Both teams were mid-pack on the power-play in the first round, but Washington ranked second with a 91.3 percent penalty kill, while the Rangers were seventh at 84.6 percent. This may prove to be an advantage for the Capitals going forward.
Expectations can weigh heavy in the Stanley Cup playoffs. Round 1 has been unkind to both the Caps and Rangers in the past, so while they 'haven't won anything yet,' both teams must have a sense of relief that this year, they'll be playing hockey in May.

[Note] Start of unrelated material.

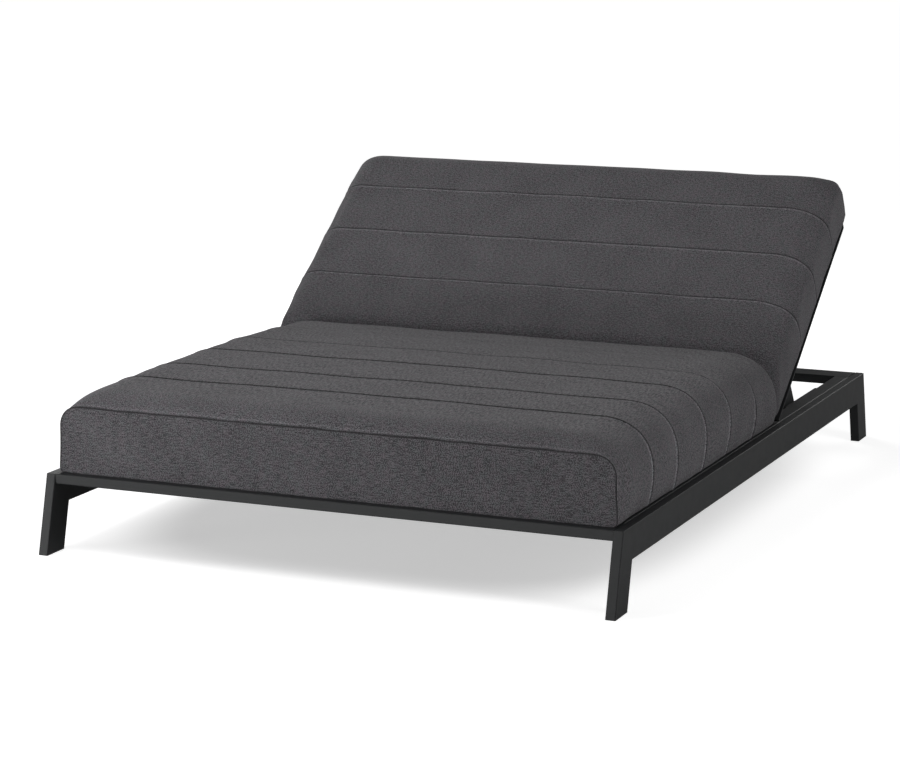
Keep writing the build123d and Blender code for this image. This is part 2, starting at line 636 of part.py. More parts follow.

The Rangers and Capitals have met six times in the postseason:
2010-11 Wash beat NYR 4-1 in Round 1
2008-09 Wash beat NYR 4-3 in Round 1
1993-94 NYR beat Wash 4-1 in Round 2 NYR went on to win Stanley Cup
1990-91 Wash beat NYR 4-2 in Round 1
1989-90 Wash beat NYR 4-1 in Round 2
1985-86 NYR beat Wash 4-2 in Round 2
Recent history definitely favours the Caps, but Washington was also the higher seed in the last two matchups, and had home-ice advantage. The last time the Rangers won the Eastern Conference, in 93-94, they rolled past Washington their way to defeating New Jersey and Vancouver for the Stanley Cup.
The New York Rangers relied on their poise and maturity to earn the two wins they needed when facing elimination and advance to Round 2. Vezina nominee Henrik Lundqvist has continued to dazzle between the pipes, and rookie Chris Kreider has emerged as a force in the five games he's played.
Offensive production from the forwards could be a concern. Brad Richards leads the team with five points, but Marian Gaborik needs to be better—he has just three points so far. Brian Boyle is the only injured Ranger, out with a concussion after his collision with Chris Neil in Game 5.
The Washington Capitals are on a huge high after ousting the defending Cup champs in overtime in Boston on Wednesday, but their road has been a bit rockier to this point.
Alex Ovechkin is leading the team with five points but has admitted that he dislikes his diminished ice time, so there is some tension to consider between the star and coach Dale Hunter. At forward, Hunter has tinkered with using both Mathieu Perreault and Mike Knuble, who made the key play in front of Tim Thomas on Joel Ward's Game 7 overtime winner.
The coach has also been dissatisfied with his third defensive pairing, shuffling Jeff Schultz and John Erskine in and out of the lineup in Round 1. Schultz got the call to play with Dennis Wideman in Game 7.
The bright spot for the Caps has been the stellar play of rookie Braden Holtby in goal. At the end of Round 1, Holtby is sitting on a .940 save percentage, virtually even with Lundqvist's .945. If Holtby can continue to shine, Washington should be able to match up in net against the Rangers in Round 2.
Washington is also healthy, with no key injuries at this time.
Flip a coin.
The way these playoffs have gone so far, predictions are a dangerous business.
It's tempting to say the Rangers should win based on their regular-season supremacy and home-ice advantage. But it could be easy to pick Washington based on the recent playoff matchups.
The only thing the numbers really show is that this should be a tight series. These two teams have some history and they seem to be well matched.
In the end, I'll take Washington. I think the hot young goalie, the determination of Ovechkin, the lower expectations, and the high of beating the Bruins will be enough to carry them through.
One weird play or crazy bounce along the way could change everything, but put me down for Caps in six.